PAS: Malays, Muslims not marginalized in Penang

KUALA LUMPUR, Feb 5: PAS has come to the defense of Penang Chief Minister Lim Guan Eng, refuting allegations that Malay rights and share of the state's economic pie have been sidelined by the Pakatan Rakyat state government.

“In 2008, allocations for Islamic affairs and development from the BN state government only amounted to RM12.5 million. But the Pakatan Rakyat government under Lim Guan Eng raised this to RM20.5 million in 2009,” PAS information chief Ustaz Idris Ahmad told Harakahdaily.

“For 2010, the allocations have again been increased and they now total RM24.3 million. This is the highest ever allocation received by Islamic institutions in the state. So it is not true that the Pakatan government in Penang has sidelined the Muslims and the Malays."

Burning Guan Eng's effigy

But even as Idris spoke, a group of Umno-linked Malay NGOs burned an effigy of Guan Eng to protest the alleged marginalization of their community in the state. About 300 protesters marched from a nearby mosque after Friday prayers to Guan Eng’s office at Komtar to hand over a memorandum.

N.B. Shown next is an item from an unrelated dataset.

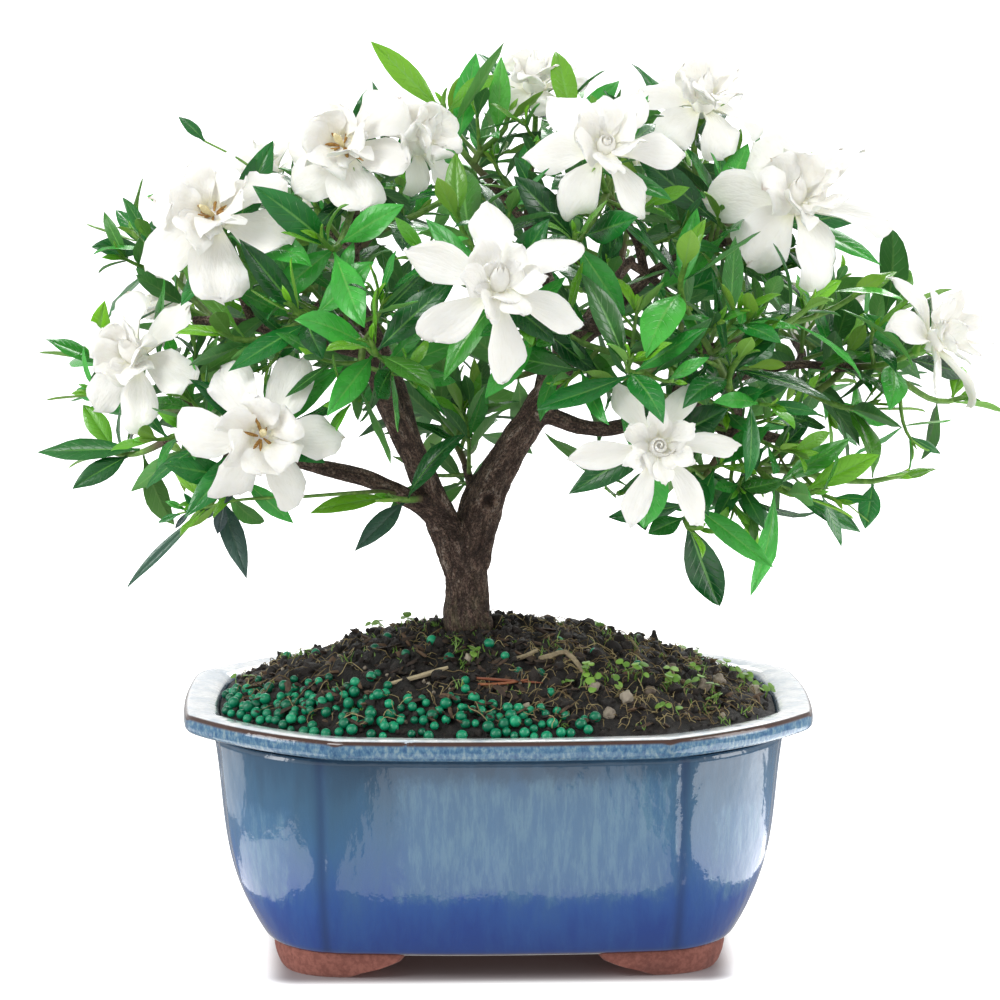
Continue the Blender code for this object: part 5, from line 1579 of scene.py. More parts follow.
def add_petal(model, blade, rng, habit, low_curl=-0.2, high_curl=0.55):
    """A petal with its tip curled back by a random amount, or now and then rolled right back."""
    curl = rng.uniform(low_curl, high_curl)
    if rng.random() < PETAL_HABITS[habit][-1]:
        curl = rng.uniform(0.9, 1.9)
    grid = petal_grid(blade, rng, habit, curl)
    spotted = float(rng.random() < 0.2)
    model.add_sheet(grid, PETAL_FINE_THICK, (0, 0), PETAL_ACROSS, rng.uniform(0, 9), spotted)


def add_furl(model, heart, axis, across, rng, size=1.0, closing=0.85):
    """The unopened middle: petals rolled into a bud, each turn over the next, and the outer one flaring."""
    s = np.linspace(0, 1, FURL_ROWS)[:, None]
    t = np.linspace(0, 1, FURL_COLUMNS)[None, :]
    other = np.array(axis.cross(across))
    turn = rng.uniform(0, math.tau) + t * math.tau * FURL_TURNS
    radius = (0.25 + 3.3 * t ** 0.8) * (0.72 + 0.28 * np.sin(math.pi * s ** 0.9))
    radius = np.maximum(radius - closing * smooth((s - 0.55) / 0.45) * np.clip(t * 6, 0, 1), 0.12)
    radius = radius + (2.3 + 2.0 * (0.85 - closing)) * smooth((t - 0.86) / 0.14) * s ** 2
    tall = FURL_TALL if closing > 0.5 else FURL_SQUAT
    height = -0.5 + s * (tall - 0.29 * tall * t ** 0.8 + 0.6 * np.sin(turn * 1.5))
    grid = (
        np.array(heart) + np.array(axis) * (height * size)[:, :, None]
        + np.array(across) * (radius * size * np.cos(turn))[:, :, None]
        + other * (radius * size * np.sin(turn))[:, :, None]
    )
    model.add_sheet(grid, FURL_THICK, (0, 0), np.linspace(-1, 1, FURL_COLUMNS), rng.uniform(0, 9))


def heart_petals(heart, axis, across, reach, rng, count, length, opening, breadth):
    """A ring of small petals round the middle of a flower."""
    first = rng.uniform(0, 360)
    found = []
    for k in range(count):
        out = around(axis, across, math.radians(first + 360 * k / count + rng.uniform(-9, 9)))
        tilt = math.radians(opening + rng.uniform(-8, 8))
        found.append({
            "root": heart + out * 2.2 + axis * 2.0, "way": axis * math.cos(tilt) + out * math.sin(tilt),
            "up": axis, "length": reach * length * rng.uniform(0.9, 1.1),
            "width": reach * breadth * rng.uniform(0.9, 1.1), "bend": -0.35 * rng.uniform(0.4, 1.4),
            "roll": 0.35,
        })
    return found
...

The march was organised by the Penang Malay Chamber of Commerce and National Malay Students Federation or GPMS. Encouraging them was Ibrahim Ali, head of Perkasa and MP for Pasir Mas. They carried banners that read, "Lim Guan Eng, Don't test our patience, Malays are the lords of this land."

Of late, unseen hands have stirred a ruckus of trouble for Guan Eng, who is also the DAP secretary-general. He has even been ambushed by his Pakatan colleagues – Bayan Baru MP Zahrain Hashim and Nibong Tebal MP Tan Tee Beng – who publicly condemned his leadership. 

Both MPs are due to face disciplinary action from their PKR party.

Politically instigated

Meanwhile, Idris accused the Penang Malay Chamber of Commerce, which is aligned to Umno, of having ulterior motives. He refuted their claim that Malays were left out of state projects.

According to Idris, in 2008, 78 Malay contractors compared to 35 non-Malay contractors received projects based on price tender, while a Malay and one non-Malay contractor received projects based on open tender.

In 2009, the number of Malay contractors who received projects based on price tender shot up to 89, although the number of non-Malay contractors who obtained projects fell to 19.  At the same, the number of Malay firms that received contracts through open tender rose to 45, while non-Malay firms won only six.

"This is a good reminder and proof that the Pakatan state government has respected the rights of the Malays while not denying the rights of the other races. The priority in awarding projects depends on the qualification, the financial capacity and the enthusiasm that each bidding firm shows, not their racial background," said Idris.